One of the most famous events of the Blitz was the bombing, in November, of the city of Coventry. Heavy damage was done, the great medieval cathedral destroyed, and many people killed or injured. By that time the British had broken the German codes, and some authorities have written that the government actually had advance knowledge of the impending attack, but decided to take no extraordinary measures, on the belief that the security of their code-breaking system was more vital to the long-term war effort than the preservation of one city. Other writers have maintained with equal vehemence that the raid was not known of in advance. The British reading of German signals did become increasingly important as the war progressed but still entailed agonizing decisions.

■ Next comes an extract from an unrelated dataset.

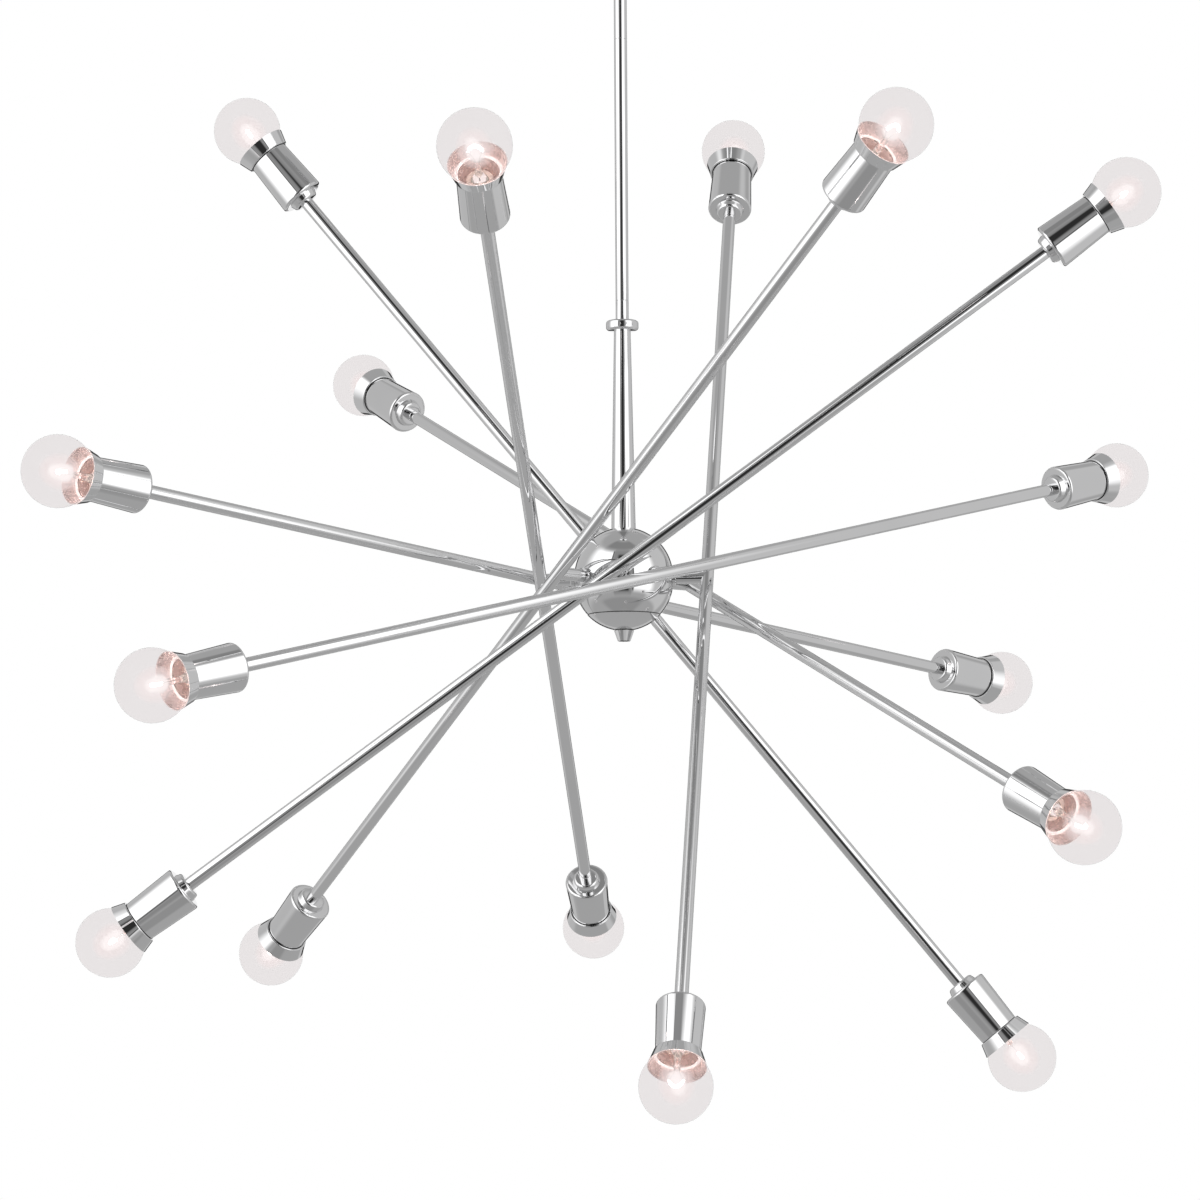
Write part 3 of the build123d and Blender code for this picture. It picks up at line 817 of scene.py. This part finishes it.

By then the “Battle of Britain” was over. The British people and the point of their sword, the Royal Air Force, had stood up to the worst the Germans could throw against them. There was no admission that the battle had ended, just a lessening of intensity. The Blitz went on. But as the days shortened, it became obvious that there would be no invasion. The barge fleets were dispersed, the soldiers drafted off to other tasks. Put whatever face they would on it, the Germans had not managed to bring Britain down. As early as mid-October, Hitler was turning his attention elsewhere, to the Balkans and ultimately, to Russia.
By later standards, it was all a pretty small affair. At its peak strength the R. A. F. had 570 fighters on the line; throughout the battle they lost 790. The Germans seem to have lost nearly 1,400 airplanes of one kind or another. Yet the results were hardly small; had Britain succumbed, it is difficult to see how the war against Hitler would ever have been won. Churchill’s tribute to the Royal Air Force, “Never in the field of human conflict was so much owed by so many to so few” was well deserved, and it was indeed Britain’s finest hour.